Because that doesn't seem particularly useful. -
2017-08-27 at 11:33 PM UTCOh wait a row is like the whole item right. If so, don't mind me.
-
2017-08-28 at 6:27 AM UTCyeah, `row` is the dict with a key for each column. `col_name` would be "description" and `row[col_name]` would be the actual string describing that vulnerability.
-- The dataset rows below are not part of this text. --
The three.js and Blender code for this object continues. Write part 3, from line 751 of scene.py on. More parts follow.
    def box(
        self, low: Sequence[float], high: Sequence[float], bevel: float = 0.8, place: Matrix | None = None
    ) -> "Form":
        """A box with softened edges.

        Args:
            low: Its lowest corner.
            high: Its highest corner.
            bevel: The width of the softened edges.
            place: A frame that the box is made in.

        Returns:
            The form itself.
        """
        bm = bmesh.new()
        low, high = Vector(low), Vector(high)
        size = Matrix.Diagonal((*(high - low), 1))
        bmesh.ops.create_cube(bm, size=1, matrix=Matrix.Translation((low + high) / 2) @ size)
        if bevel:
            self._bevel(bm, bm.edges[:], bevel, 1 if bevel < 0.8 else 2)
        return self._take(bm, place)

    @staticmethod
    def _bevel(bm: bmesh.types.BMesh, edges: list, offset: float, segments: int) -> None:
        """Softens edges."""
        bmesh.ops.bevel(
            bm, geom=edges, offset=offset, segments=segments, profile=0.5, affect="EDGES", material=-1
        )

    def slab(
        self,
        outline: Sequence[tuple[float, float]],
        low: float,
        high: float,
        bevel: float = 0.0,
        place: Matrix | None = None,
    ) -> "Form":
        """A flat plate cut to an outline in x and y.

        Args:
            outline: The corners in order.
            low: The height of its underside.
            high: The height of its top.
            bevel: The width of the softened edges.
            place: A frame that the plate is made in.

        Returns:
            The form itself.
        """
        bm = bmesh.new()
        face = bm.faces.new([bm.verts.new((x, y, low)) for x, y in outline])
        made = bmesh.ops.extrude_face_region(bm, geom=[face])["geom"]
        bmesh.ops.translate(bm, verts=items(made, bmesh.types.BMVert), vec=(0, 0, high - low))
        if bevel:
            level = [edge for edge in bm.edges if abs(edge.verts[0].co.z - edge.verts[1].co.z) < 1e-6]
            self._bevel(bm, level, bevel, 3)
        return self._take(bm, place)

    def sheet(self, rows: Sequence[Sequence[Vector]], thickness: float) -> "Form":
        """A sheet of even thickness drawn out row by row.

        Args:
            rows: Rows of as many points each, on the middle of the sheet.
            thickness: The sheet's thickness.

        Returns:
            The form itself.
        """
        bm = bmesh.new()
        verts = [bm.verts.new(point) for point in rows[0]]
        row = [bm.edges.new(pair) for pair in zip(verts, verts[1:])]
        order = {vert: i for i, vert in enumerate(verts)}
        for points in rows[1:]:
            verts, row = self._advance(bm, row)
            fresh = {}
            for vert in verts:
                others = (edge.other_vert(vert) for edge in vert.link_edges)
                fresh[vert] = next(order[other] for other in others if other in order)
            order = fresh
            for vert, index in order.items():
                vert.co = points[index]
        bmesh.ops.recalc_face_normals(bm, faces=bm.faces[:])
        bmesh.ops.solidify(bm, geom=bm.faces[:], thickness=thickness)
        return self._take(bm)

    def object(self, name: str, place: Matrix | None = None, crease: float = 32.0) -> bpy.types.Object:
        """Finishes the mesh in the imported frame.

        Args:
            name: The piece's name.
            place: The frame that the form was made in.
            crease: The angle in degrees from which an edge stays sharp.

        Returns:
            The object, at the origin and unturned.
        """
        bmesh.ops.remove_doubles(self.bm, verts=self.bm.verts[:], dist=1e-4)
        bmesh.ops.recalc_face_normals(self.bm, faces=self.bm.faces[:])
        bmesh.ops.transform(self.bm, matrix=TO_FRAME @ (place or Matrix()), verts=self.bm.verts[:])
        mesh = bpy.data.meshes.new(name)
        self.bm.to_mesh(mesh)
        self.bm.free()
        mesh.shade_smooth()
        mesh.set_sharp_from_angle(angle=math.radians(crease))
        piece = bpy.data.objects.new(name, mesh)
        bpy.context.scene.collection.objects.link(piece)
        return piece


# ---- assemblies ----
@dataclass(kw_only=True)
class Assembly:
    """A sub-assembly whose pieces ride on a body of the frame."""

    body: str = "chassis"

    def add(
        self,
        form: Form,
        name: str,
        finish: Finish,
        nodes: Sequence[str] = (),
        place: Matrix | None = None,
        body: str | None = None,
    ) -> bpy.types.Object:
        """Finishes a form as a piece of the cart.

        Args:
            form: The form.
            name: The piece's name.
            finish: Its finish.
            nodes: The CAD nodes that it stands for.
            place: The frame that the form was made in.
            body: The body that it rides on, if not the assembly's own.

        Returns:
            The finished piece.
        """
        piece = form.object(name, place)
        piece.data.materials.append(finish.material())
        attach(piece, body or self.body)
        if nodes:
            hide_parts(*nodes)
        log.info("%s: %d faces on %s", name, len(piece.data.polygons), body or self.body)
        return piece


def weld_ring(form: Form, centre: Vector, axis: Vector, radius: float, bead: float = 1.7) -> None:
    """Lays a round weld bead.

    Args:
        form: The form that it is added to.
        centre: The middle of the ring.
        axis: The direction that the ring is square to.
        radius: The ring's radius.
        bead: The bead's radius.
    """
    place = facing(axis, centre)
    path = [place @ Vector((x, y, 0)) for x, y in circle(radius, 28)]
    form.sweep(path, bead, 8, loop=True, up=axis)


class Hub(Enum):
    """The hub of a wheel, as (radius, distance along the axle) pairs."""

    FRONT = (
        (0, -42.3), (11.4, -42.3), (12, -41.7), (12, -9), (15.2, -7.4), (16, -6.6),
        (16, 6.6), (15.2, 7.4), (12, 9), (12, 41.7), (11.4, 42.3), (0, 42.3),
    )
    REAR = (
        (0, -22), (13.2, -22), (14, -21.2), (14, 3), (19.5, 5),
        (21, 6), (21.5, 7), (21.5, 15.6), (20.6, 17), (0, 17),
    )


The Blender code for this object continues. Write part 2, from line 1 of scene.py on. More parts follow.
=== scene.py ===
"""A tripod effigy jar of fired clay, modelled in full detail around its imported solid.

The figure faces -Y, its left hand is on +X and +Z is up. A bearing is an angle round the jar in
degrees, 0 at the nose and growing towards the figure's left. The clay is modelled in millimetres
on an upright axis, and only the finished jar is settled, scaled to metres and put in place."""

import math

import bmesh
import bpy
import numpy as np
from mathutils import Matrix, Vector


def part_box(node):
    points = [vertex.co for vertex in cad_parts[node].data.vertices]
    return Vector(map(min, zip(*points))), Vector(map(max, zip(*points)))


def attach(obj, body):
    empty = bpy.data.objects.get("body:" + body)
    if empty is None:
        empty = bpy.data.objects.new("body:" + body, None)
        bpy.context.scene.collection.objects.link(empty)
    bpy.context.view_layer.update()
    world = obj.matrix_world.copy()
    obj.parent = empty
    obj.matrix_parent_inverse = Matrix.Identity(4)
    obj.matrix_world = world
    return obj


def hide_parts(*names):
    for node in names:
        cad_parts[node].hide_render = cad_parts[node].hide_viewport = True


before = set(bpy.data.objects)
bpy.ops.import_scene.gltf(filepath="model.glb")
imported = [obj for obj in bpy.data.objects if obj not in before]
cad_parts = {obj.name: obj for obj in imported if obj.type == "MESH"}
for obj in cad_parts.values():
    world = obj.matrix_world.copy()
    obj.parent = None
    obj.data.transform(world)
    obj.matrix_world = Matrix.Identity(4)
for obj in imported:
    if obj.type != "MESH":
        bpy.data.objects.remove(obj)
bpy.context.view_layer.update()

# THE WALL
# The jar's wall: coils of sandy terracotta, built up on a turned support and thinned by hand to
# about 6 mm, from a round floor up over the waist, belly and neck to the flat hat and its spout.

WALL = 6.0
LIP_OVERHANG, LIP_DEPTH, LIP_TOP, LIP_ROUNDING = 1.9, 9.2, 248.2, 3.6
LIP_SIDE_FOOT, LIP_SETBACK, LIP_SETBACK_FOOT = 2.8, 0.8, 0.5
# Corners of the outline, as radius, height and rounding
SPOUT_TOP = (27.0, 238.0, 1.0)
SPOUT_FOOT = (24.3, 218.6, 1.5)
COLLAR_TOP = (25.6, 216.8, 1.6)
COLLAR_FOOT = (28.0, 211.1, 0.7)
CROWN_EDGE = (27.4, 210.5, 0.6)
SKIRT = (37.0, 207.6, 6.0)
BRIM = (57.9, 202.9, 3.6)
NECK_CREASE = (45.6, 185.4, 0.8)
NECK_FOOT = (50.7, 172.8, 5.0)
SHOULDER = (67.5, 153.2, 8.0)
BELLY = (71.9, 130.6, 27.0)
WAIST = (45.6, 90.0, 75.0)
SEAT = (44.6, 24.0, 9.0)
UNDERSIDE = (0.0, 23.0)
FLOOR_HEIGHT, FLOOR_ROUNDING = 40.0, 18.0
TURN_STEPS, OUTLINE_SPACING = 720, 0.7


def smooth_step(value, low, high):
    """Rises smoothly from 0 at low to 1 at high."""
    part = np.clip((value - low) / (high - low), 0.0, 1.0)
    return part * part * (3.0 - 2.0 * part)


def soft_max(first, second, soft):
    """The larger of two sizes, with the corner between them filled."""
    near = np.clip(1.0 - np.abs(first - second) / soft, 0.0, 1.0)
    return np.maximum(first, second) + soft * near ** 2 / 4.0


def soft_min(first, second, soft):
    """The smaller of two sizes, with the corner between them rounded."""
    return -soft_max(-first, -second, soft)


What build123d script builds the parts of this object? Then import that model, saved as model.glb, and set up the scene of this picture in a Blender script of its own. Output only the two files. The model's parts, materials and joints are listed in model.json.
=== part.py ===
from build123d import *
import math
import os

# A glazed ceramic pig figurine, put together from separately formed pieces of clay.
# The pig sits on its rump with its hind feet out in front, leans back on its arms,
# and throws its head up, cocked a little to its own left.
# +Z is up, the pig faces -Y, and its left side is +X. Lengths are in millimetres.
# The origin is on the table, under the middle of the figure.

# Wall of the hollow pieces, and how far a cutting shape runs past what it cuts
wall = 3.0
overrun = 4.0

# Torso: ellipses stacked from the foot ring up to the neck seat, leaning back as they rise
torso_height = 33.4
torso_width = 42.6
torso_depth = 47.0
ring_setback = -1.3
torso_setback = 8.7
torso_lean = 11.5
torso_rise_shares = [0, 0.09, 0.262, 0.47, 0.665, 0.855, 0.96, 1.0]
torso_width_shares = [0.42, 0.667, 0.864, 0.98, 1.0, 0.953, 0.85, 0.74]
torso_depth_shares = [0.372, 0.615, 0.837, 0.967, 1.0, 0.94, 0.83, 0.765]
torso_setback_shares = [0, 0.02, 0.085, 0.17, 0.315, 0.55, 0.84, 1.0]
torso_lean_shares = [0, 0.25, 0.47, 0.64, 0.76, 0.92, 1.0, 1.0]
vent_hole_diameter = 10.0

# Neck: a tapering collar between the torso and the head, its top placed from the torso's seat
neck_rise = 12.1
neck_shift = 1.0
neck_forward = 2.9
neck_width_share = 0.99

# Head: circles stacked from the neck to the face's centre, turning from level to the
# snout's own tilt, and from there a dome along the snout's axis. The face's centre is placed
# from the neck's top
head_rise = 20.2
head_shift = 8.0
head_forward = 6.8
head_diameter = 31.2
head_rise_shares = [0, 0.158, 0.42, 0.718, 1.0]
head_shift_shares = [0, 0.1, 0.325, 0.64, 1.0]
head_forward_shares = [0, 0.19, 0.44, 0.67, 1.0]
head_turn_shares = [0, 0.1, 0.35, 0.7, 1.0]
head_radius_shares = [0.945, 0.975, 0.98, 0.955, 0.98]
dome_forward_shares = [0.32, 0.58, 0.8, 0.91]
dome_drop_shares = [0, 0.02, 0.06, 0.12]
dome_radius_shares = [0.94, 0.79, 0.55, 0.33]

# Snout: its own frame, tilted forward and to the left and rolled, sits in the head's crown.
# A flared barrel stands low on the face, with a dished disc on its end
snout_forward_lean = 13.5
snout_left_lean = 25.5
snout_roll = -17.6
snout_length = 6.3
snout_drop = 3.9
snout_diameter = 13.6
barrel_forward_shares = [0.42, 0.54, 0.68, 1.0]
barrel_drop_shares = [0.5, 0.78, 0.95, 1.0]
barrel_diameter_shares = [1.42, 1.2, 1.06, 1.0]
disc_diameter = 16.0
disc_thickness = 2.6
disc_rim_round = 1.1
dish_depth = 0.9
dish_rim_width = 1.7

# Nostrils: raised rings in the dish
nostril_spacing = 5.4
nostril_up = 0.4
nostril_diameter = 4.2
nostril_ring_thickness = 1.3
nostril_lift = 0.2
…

Oh also as an aside, you can replace
rows = [row for row in csv_reader]
for row in rows:
with
for row in csv_reader:
They do the same thing but the difference is the former will read the whole file into memory at once while the latter will read the file in chunks, which can be significant if you're working with large files. -
2017-08-30 at 2:22 AM UTCI think the whole thing is like 100mb. I'll try it out to check out the difference.